Text messages not seen by the jury show Mohibur Rahman, 33, and Tahir Aziz, 38, planned to travel to see the radical cleric on 8 May last year.
That night at 11.46pm, Choudary sent a text message to Rahman, which read: “Dear brother did you reach home yet safe and sound?”
The figurehead of banned group al-Muhajiroun was awaiting trial at the Old Bailey at the time for inviting support for Isis. He was convicted and later jailed for five-and-a-half years.
As part of his strict bail conditions, Choudary was banned from contacting a list of known extremists, and was made subject to requirements to live at his home address in Ilford, east London, and to wear an electronic tag.
Choudary has helped radicalise a string of terrorists, with high-profile supporters including Michael Adebolajo and Michael Adebowale, the murderers of soldier Lee Rigby, and suspected Isis executioner Siddhartha Dhar.
His full contact with Rahman and Aziz can be reported for the first time after they were found guilty of preparing terrorist acts along with Naweed Ali, 29, and Khobaib Hussain, 25, between 25 May and 27 August last year.
Rahman was last in touch with Choudary just days before the start of the indictment period, on 20 May, when he told him: “Just a quick msge to check u r well, if you ever need anything don't hesitate.”
Jurors were told about the messages when prosecutor Gareth Patterson QC opened the case on 22 Mary, describing Choudary as “the controversial British figure convicted last year of encouraging support for Islamic State”.
“There were messages involving Anjem Choudary. Rahman sent text messages to AC, a number used by Anjem Choudary, about Rahman and Aziz visiting Choudary, at that stage awaiting his trial,” he said.
But moments later news broke of a terrorist attack in Westminster and the trial was halted as details emerged of how Khalid Masood, 52, killed five people, including a police officer, in a car and knife attack in the heart of London.
Masood was linked to Choudary in reports and Mr Justice Globe agreed his contact with the defendants should be removed from evidence to avoid prejudice in the trial.

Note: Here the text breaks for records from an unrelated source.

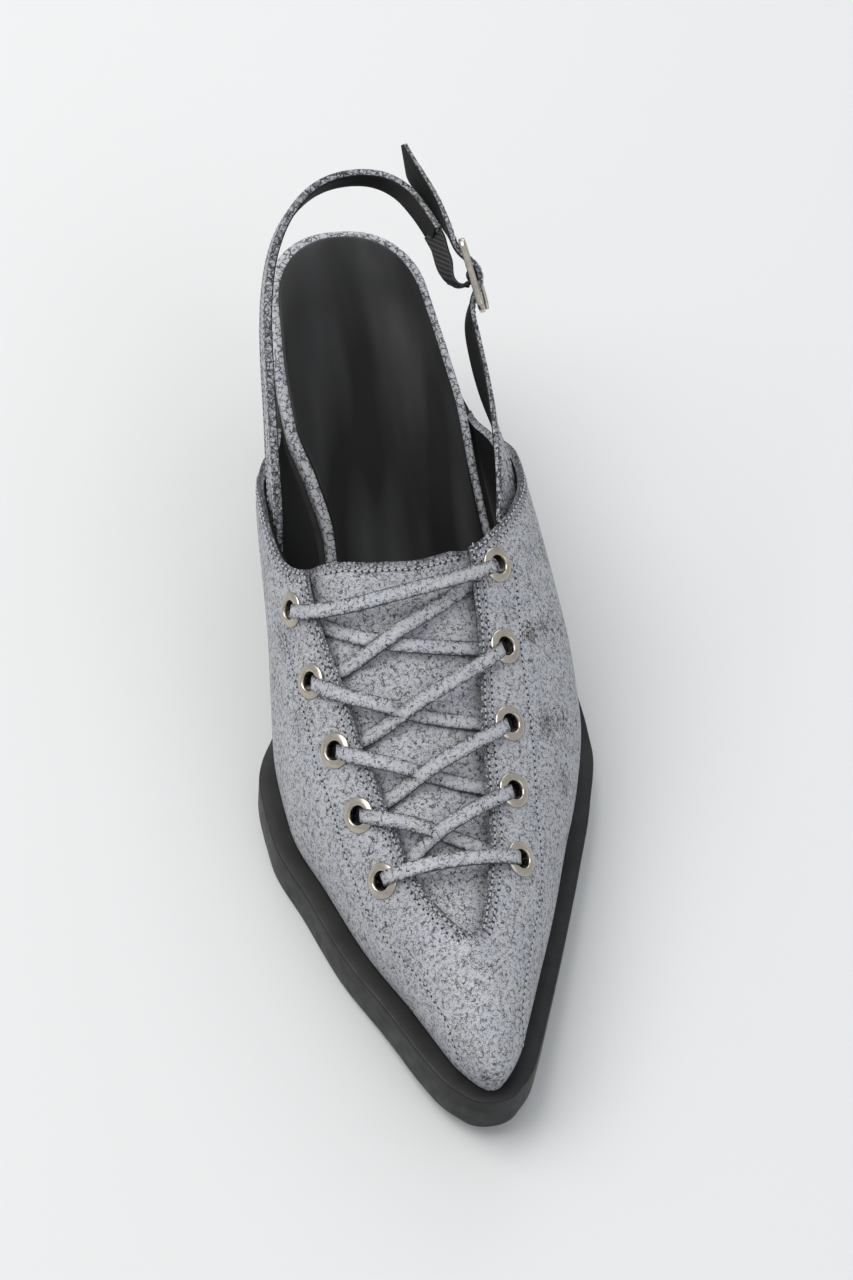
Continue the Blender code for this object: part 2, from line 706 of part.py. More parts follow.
start_scene()
slab("outsole", sole_edge, underside, sole_top, 0.0, SOLE_TIP, 1.0, "sole_black", 46)
heel()
slab("insole_board", board_edge, board_under, board_over, -1.2, BOARD_TIP, 0.6, "crackle_leather", 40)
slab("sock_lining", sock_edge, sock_under, sock_over, 2.3, SOCK_TIP, 0.3, "sock_leather", 36)
upper()
tongue()
eyelets()
laces()
strap("heel_strap", HEEL_STRAP, 40, STRAP_WIDTH, STRAP_THICK, "crackle_leather")
strap("strap_elastic", ELASTIC, 12, 7.0, 1.2, "elastic_black")
buckle_strap()
buckle()
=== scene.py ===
# Lace up heel, left shoe: pointed lace-up vamp with open waist and heel, and a buckled sling strap.
# Sizes are millimetres: x to the outer (lateral) side, station from the back of the heel towards
# the toe, z above the floor. Turned into the scene's metres, the toe points to -Y.
import math

import bpy
import numpy as np
from mathutils import Matrix, Vector


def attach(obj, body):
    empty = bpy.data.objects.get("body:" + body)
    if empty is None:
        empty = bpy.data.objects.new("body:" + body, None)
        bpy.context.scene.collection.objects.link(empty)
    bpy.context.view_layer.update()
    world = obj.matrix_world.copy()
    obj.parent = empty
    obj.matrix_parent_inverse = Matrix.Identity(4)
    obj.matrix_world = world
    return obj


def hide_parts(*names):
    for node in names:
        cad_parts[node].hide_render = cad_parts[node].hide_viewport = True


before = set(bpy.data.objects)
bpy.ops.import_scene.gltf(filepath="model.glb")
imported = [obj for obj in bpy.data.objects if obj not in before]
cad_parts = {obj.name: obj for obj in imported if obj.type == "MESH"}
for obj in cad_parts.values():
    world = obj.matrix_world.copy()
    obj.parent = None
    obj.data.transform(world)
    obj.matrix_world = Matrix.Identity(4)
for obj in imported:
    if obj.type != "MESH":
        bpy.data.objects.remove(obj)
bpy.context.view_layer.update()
bpy.ops.object.select_all(action="DESELECT")

# Camera
# It stands where the photograph was taken from, high over the toe, turned to the one shoe.
view_axis = Vector((0.1095, 0.6058, -0.7880)).normalized()
right_axis = Vector((0.9841, -0.1779, 0.0)).normalized()
up_axis = right_axis.cross(view_axis).normalized()
roll = math.radians(2.21)
picture_right = right_axis * math.cos(roll) + up_axis * math.sin(roll)
picture_up = up_axis * math.cos(roll) - right_axis * math.sin(roll)
aim = (view_axis * 2700 + picture_right * 154.5 - picture_up * 1.0).normalized()
camera_x = (picture_right - aim * picture_right.dot(aim)).normalized()
camera_y = camera_x.cross(aim).normalized()
if camera_y.dot(picture_up) < 0:
    camera_y = -camera_y
bpy.ops.object.camera_add(location=(-0.1280, -0.4560, 0.6829))
camera = bpy.context.active_object
camera.name = "camera"
camera.rotation_euler = Matrix((camera_x, camera_y, -aim)).transposed().to_euler()
camera.data.sensor_width = 36.0
camera.data.lens = 2700 * 1.10 / 1280 * 36.0
camera.data.clip_start = 0.01
bpy.context.scene.camera = camera

# Floor and studio light
# A pale seamless floor, an even pale room and one large soft lamp high on the left.
bpy.ops.mesh.primitive_plane_add(size=8.0, location=(0, 0, 0))
floor = bpy.context.active_object
floor.name = "floor"
bpy.context.scene.view_settings.view_transform = "Standard"
floor_paint = bpy.data.materials.new("floor_paint")
floor_paint.use_nodes = True
paint_shader = floor_paint.node_tree.nodes["Principled BSDF"]
paint_shader.inputs["Base Color"].default_value = (0.595, 0.60, 0.598, 1)
paint_shader.inputs["Roughness"].default_value = 0.75
floor.data.materials.append(floor_paint)

room = bpy.data.worlds.new("room")
room.use_nodes = True
room.node_tree.nodes["Background"].inputs["Color"].default_value = (0.93, 0.96, 1.0, 1)
room.node_tree.nodes["Background"].inputs["Strength"].default_value = 0.70
bpy.context.scene.world = room

for lamp_name, place, reach, watts, tint in (
    ("key_lamp", (-0.75, 0.25, 1.5), 1.3, 22.0, (1.0, 0.985, 0.96)),
    ("front_lamp", (0.7, -1.3, 1.2), 1.2, 5.5, (0.96, 0.98, 1.0)),
    ("back_lamp", (0.3, 1.4, 0.9), 1.0, 5.5, (1.0, 1.0, 1.0)),
):
    bpy.ops.object.light_add(type="AREA", location=place)
    lamp = bpy.context.active_object
    lamp.name = lamp_name
    lamp.data.size = reach
    lamp.data.energy = watts
    lamp.data.color = tint
    lamp.rotation_euler = Vector(place).to_track_quat("Z", "Y").to_euler()

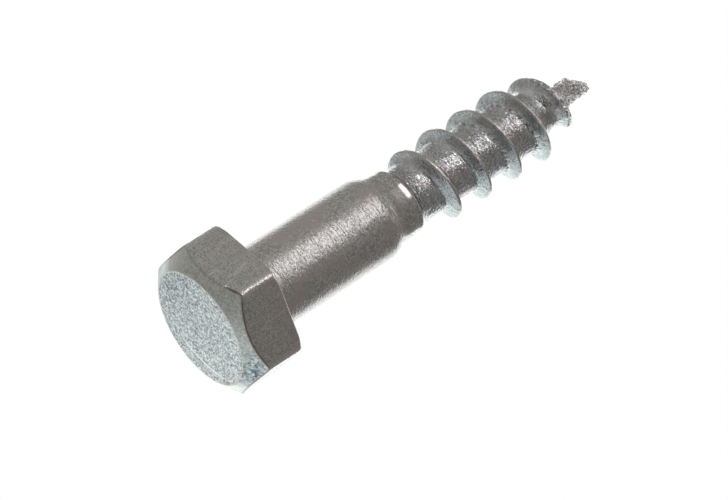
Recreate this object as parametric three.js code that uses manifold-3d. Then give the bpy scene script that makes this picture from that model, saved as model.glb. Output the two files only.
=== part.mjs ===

The judge said: “It is possible to attach some, albeit indirect, connection between last week (Westminster terror attack) and this case.”
On 7 May 2016 at 2.24pm, Mohibur Rahman sent a text to Choudary, which read: “Akhi just wanted to check that you were still ok with us coming down tomorrow, would you please provide an address with a post code.”
Rahman followed up the message with another that said: “Mohib.”
The following morning, 8 May, at 9.42am, Choudary replied: “wswrwb ok inshallah old text me his number jzk.”
Later that night at 11.46pm, Choudary sent the message: “Assalamu aleikum dear brother did you reach home yet safe and sound?”
Rahman replied: “Wa Alaykum salaam, Alhamdulillah just got home.”
On 20 May, as Choudary prepared to face trial at the Old Bailey, Rahman sent a message at 10.17am that read: “Assalamu Alaykum Warahmatulla, how u my brother? I pray that you and you're (sic) loved ones are in good health and Imaan. Just a quick msge to check u r well, if you ever need anything don't hesitate inshaAllah.”
At 1.22pm, Choudary replied: “Wa aleikum assalamuwa rahmatulaahi wa barukatu, alhamalulilah alaa kulli haal all is well and the family is all in good health. Just make dua for us dear brother and pass my salam to all those up there with you please.
“I spoke to Omar yesterday from Derby and he mentioned you and said he will contact you, i told him i had already spoken to you and advised to get in touch with the brothers from there.”
Explaining the texts in legal argument not before the jury, the prosecutor said: “Rahman exchanged messages with Choudary wishing him well at a time when he was waiting to be tried, on 20 May.
“On May 8 Rahman and Aziz are travelling to meet with Choudary at a time when he was awaiting trial.”